Çocuklar küçük yaşlarda maruz kaldıkları ya da şahit oldukları davranışları modeller ve taklit ederler. Doğrudan ya da dolaylı olarak çocuklar anne-babalarının ve yakın akrabalarının şiddet içeren davranışlarını öğrenirler. Öğrenilen bu şiddet içeren davranışlar çocukluk dönemi boyunca pekiştirilir, ergenlik ve yetişkinlik döneminde de taklit edilir. Öğrenilen bu şiddet içeren davranışlar özellikle stres altında ya da çatışma anında daha çok ortaya çıkar. Yetişkinler çocukluk dönemlerinde öğrendikleri bu şiddet içeren davranışları daha çok bir sorun çözme metodu olarak kullanırlar (Özgentürk ve ark., 2012). Geçmişte aile içi şiddet olaylarına maruz kalan ve şahit olan çocuklar gelecekte aile içi şiddet olaylarına daha fazla karışma ihtimali taşır. Şiddete maruz kalan ya da şiddete şahit olan çocuklar şiddetin aile içinde kabul edilebilir, sorun çözmede ve başkalarının davranışlarını değiştirmede etkili bir yöntem olduğunu öğrenir. Türkiye’de çocuk istismarı ve aile içi şiddet araştırmasında (2010) ifade edildiğine göre şiddetin her türünün çocuklar üzerinde kalıcı olumsuz etkileri vardır. Özellikle erken dönem çocuklukta şiddete maruz kalmak, henüz olgunlaşma sürecindeki beyni etkileyebilir. Çocuklarda aşırı huzursuzluk, uyku problemleri, duygusal sıkıntı, yalnız kalma korkusu, olgunlaşmamış davranışlar, tuvalet eğitimi ve dil gelişiminde sorunlar gibi davranış değişiklikleri gözlenebilir. Şiddetin mağduru olmak kadar, tanığı olmak da çocuklarda fiziksel, sosyal, duygusal ve bilişsel sorunlara yol açar; anksiyete, depresyon, saldırgan tavırlar, madde bağımlılığı, riskli cinsel davranışlar, intihar eğilimi, yaralanma ve ölüm gibi sonuçlara neden olabilir (Bayat ve Evgin, 2015). Şiddete maruz kalmış çocuklar, olayları ve davranışları anlamlandırırken daha hassaslaştıkları için onlarla iletişim kurarken de dikkat edilmelidir. Uzun süren bir göz teması, hayati bir tehlike sinyali gibi hissedilebilir. Omzuna dostça dokunmak bir çocuğa, üvey babasının tacizini hatırlatabilir. İyi niyetli ve şaka yollu bir sataşma, evdeki aşağılayıcı ve giderek artan duygusal suistimali hatırlatabilir. Hiçbir şeyi doğru yapmadığının söylendiği bir evde yaşayan bir kız çocuğundan, tahtada bir problem çözmesinin istenmesi, ona “yetersizliğini” anımsatabilir. Evde şiddet yaşayan bir çocuk, hafifçe yükselmiş bir sesi bağırma olarak algılayabilir (Perry & Szalavitz, 2012).

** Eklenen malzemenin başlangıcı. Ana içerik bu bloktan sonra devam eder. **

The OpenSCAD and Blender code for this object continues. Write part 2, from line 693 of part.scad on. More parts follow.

Aile içi şiddeti önlemede ve çocukların şiddetten korunması için en önemli araç şüphesiz eğitimdir. Şiddeti önlemeye yönelik uygulanacak programlarda, özellikle empati, problem çözme, etkili iletişim, öfke denetimi, stresle baş etme gibi sosyal becerilerin öğretimine yer verilmelidir. Bu becerilerin öğretiminde yaratıcı drama gibi interaktif (etkileşimli) eğitim yöntemleri kullanılabilir. Aile ilişkisinin çocuğun şiddet davranışına etkisi düşünülerek şiddeti önleme programlarında ailelere yönelik eğitimlere daha fazla yer verilmesi gerekmektedir. Okulda zorbalığı önlemeye yönelik öğrenci, öğretmen ve ebeveynlerin de yer aldığı bütüncül özellikte ve uzun süreli programların geliştirilmesi ve yaygınlaştırılması önemlidir (Bayat ve Evgin, 2015).

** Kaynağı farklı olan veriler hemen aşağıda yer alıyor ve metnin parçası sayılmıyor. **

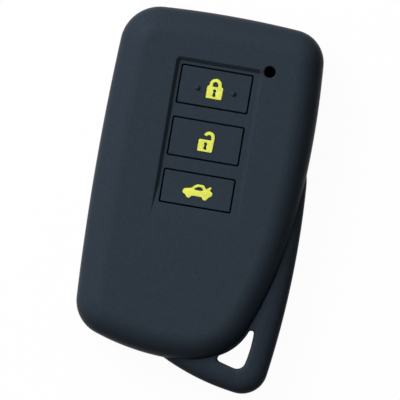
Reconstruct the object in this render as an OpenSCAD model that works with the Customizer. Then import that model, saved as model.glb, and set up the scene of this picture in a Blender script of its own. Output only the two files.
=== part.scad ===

Şiddetin her türünden, her ortamda korunmak tüm çocukların hakkıdır. Birleşmiş Milletler Çocuk Haklarına Dair Sözleşmesi’ni imzalayan tüm devletler, çocukların her tür şiddet, ihmal ve istismara karşı korunması için yasal, idari, toplumsal ve eğitsel tüm önlemleri almayı taahhüt etmişlerdir (UNICEF, 2010). Dünyanın her yerinde çocukların şahit oldukları ve maruz kaldıkları şiddet hem boyutları hem de sonuçları açısından üzerinde önemle ve hızla durulması gereken toplumsal bir sorundur. Şiddetin çocuklar üzerindeki yankısı sona erdiğinde toplumun içindeki şiddet döngüsünün de kırılarak son bulması ümit edilmektedir.